3. I remove everything from the wall, roll papers up, tidy, put the studio space back to how I remember it was 14 days ago. It takes quite a while and I seem to go slower the closer I get to finishing. I want to finish, I am tired but I also enjoy the removing and packing up of my things, the replacing of curtains, table, chairs, camera, tripod, yoga mat, cable to where they were, the turning off of switches and PA system, the final locking up – all taking time.
I try not to leave a trace, a trace, a trace
Artist Rob Gawthrop and I worked together in the Dance4 studio for a day to experiment with bringing Rob’s sound ideas and my drawing activities backward behind into the same space of performance.
Rob working with ideas of back, inverted echo, suspended interval.
We talked about time, memory in the sense of recollection,
After an initial time of getting mike stands and me watching and documenting a little, we settled into an interesting length of time with Rob setting up three sound mechanisms while I moved, drew and wrote within the sound that was gradually taking shape in the space. Rob tweaking timers, mikes and objects to get the three ‘stations’ sonically operating together in the way that he wanted.
The afternoon progressed organically, tweaking, tweaking, talking a little and testing by simply doing. With only one day this organic mode of collaborating in the studio-doing was super rich. We were not starting from scratch. We both had our materials – and things kind of worked. As a first studio encounter, very exciting.
and the sound was …. you need to hear it ..needed to be here in the time and space and architecture of its making – with us.
Our exploration continued and opened up to spectators in a Dance4 Sneak Peek sharing. A first sense of what it is like to have an audience witness this still very exploratory stage of development. I sense the need now to compose and to organise the drawing and moving, which in this sharing was an improvisation. To pull out elements and let them be ….come ….
Audiences change the space – the weight, shape and perception of space and time.
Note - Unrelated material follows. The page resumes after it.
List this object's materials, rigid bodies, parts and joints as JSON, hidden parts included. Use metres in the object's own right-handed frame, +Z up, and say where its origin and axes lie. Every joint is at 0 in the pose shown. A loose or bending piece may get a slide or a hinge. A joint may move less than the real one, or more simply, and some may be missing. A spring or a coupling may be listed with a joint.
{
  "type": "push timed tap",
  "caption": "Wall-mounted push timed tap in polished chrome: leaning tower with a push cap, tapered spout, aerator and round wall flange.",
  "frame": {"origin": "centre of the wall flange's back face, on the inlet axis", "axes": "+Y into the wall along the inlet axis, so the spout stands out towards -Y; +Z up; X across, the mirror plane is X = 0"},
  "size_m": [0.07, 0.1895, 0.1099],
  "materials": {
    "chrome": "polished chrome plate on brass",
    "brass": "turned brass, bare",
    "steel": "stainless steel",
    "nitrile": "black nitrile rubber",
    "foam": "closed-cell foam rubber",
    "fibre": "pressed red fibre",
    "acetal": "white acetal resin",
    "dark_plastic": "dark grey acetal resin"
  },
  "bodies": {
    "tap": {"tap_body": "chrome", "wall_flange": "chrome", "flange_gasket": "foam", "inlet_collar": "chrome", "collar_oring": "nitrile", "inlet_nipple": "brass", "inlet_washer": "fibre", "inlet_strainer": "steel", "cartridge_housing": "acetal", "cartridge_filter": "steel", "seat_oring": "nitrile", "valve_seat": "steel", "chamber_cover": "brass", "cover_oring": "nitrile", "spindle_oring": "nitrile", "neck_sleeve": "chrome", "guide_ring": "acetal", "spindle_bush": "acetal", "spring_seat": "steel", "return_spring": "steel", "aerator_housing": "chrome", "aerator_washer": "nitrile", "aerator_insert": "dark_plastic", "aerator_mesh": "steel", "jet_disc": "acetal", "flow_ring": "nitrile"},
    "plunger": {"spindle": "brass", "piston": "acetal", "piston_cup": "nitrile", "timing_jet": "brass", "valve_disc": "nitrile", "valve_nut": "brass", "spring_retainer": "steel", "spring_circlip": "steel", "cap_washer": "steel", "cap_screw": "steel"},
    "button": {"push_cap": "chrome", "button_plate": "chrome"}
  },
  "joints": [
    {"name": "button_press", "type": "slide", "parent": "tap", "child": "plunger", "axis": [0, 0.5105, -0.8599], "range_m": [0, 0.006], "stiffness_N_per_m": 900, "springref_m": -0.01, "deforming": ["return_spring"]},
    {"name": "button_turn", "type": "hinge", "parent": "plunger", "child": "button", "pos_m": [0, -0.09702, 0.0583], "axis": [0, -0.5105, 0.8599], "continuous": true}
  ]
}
How to introduce a work. I had invited them to sit, stand, lie and this needed time, but as performer I was slightly thrown by their decision to sit scattered throughout the space. This work – and my sense of the performance event I am working towards – needs duration.
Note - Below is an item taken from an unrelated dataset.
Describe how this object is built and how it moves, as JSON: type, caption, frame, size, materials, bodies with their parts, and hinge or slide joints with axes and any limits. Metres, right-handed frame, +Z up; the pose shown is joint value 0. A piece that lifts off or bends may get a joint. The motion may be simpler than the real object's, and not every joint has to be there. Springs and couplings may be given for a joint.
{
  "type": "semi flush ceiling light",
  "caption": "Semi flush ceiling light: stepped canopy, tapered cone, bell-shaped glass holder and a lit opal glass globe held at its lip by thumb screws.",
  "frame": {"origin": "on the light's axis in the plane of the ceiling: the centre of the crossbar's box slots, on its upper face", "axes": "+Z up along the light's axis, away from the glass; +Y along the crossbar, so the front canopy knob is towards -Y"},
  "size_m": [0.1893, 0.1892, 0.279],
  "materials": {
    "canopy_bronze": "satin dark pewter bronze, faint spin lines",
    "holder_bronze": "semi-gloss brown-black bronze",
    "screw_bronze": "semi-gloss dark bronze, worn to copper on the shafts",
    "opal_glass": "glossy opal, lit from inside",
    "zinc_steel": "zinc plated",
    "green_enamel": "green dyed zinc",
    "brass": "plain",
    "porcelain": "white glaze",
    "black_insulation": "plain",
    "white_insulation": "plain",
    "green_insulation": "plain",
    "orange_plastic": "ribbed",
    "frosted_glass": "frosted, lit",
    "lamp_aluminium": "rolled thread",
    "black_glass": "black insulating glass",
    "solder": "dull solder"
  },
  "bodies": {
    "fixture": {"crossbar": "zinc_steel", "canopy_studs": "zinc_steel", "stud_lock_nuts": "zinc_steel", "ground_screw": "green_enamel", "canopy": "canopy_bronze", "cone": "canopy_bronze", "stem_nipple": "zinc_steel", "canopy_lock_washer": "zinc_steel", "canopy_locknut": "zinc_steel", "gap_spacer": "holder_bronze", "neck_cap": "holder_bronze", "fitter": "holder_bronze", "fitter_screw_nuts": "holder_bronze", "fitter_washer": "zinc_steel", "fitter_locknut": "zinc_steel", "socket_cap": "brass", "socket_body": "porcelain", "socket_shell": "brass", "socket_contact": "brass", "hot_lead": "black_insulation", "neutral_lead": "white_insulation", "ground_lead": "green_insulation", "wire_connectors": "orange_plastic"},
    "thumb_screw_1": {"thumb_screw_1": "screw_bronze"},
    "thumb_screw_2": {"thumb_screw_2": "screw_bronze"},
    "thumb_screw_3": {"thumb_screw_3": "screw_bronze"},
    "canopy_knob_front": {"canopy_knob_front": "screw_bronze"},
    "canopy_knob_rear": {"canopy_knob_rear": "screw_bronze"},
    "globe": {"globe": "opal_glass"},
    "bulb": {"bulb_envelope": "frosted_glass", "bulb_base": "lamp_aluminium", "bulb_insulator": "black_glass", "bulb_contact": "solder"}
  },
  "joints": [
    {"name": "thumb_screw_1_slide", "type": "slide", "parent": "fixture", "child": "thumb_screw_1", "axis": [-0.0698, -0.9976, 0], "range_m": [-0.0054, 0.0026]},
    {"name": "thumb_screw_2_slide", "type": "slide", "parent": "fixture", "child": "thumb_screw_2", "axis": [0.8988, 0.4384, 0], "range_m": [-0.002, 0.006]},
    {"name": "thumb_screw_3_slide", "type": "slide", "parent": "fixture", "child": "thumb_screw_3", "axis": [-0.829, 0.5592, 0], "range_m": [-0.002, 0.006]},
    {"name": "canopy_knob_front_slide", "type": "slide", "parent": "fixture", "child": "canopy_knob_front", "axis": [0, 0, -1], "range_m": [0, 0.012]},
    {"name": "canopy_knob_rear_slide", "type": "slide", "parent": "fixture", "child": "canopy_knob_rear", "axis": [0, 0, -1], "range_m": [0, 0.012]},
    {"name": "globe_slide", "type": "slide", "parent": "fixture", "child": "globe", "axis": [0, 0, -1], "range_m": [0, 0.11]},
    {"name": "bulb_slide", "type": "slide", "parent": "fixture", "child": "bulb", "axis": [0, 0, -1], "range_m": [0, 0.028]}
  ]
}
scale relative to body, to paper, to wall, to space
documenting details, zooming in, coming close to the surface, bringing you upclose by talking a still-image, but then as photographic image this detail loses its context, the space around it, the other traces, the distance from the floor, right, left, up, down lose sense.
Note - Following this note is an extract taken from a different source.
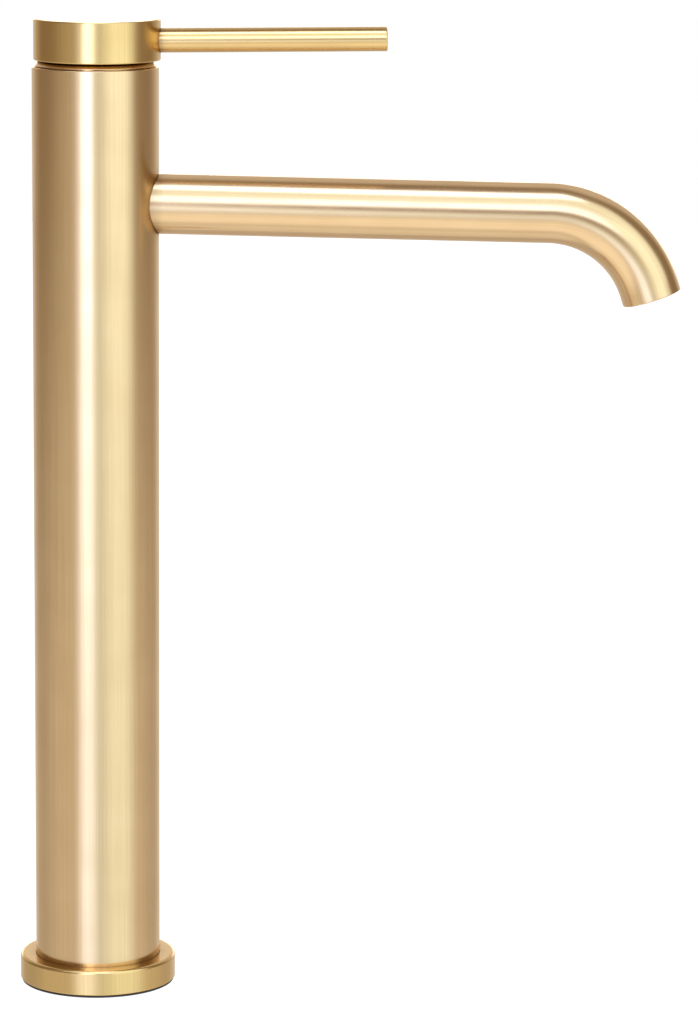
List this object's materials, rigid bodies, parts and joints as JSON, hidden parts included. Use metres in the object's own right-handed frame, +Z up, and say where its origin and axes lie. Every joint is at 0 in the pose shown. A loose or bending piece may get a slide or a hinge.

but in the live space of making, a spectator can come close or keep distance, understand scale, relation, orientation of body, surface, force and make sense.
how to invite a spectator to come closer?
Bakani and I played with the image of a blind spot, projecting out of the back of the body, the central spinal line. This spot could vary in height between waist and back of head and in distance from the body.
Turning around, to behind, turning back to both catch and to move that spot that lies outside of the body. A game that activates immediately. Turns the body round, direct, fast, or one can suspend, slow the turning and lean back into this invisible force that becomes a sensation.
a body imagines something outside of it.it is of the body, a prosthesis of the body. And it becomes real. We both said it is real.
blind spot like an invisible connecting force, that twists, turns the body around its axis – a play with gravity and blind spot image.
and vision is affected, the eyes are either drawn around to the right or to the left as the body turns or are drawn back, into the back, they allow the back to lead, to be seeing.
Drawing as a way of knowing, but also as a way of forgetting, even erasing. Memories – and remembering – are unstable
Knowledge is unstable, on shifting ground.
Returning to yesterday. Paul (Dance4) watching the drawing process wondered to what extent memory played a role in drawing and in coming away and moving back into drawing. Some things he noticed through the drawing traces were returning. A ‘feathering’ motif particularly and I knew exactly what he was referring to. He is right, this ‘thing’ does keep coming back. I like that he noticed. I like doing this ‘feathering’, which is a light, very detailed improvisational dance of the fingers with the graphite. I like, I enjoy, I am convinced in these moments of re-finding or implementing this ‘feathering thing’. BECAUSE. The fingers are moving independently on a small area of paper and although I cannot see, I know, I see-know through all the joints of my body.
The fingers moving independently but in relation to the whole body configuration that I have suspended, anchored, am holding-in-shape with very small adjustments and tilts of spine, shoulder, elbow, wrist, while fingers are very busy.
Gesturing and figuring is more to do with curiosity and thinking and not about expressing emotion. Although nostalgia surfaces at times.
Bakani reflecting on the nostalgic sensations that seemed to come up and belong to drawing, particularly when moving away from drawing, from surface, from wall.
Turning around and looking at the drawing traces produced behind the back or with the eyes closed, looking at the traces as that which you were previously part of. Nostalgic. And the drawing does not stay on the wall for the body retains traces too. Patterns stay active in the body, body remembers.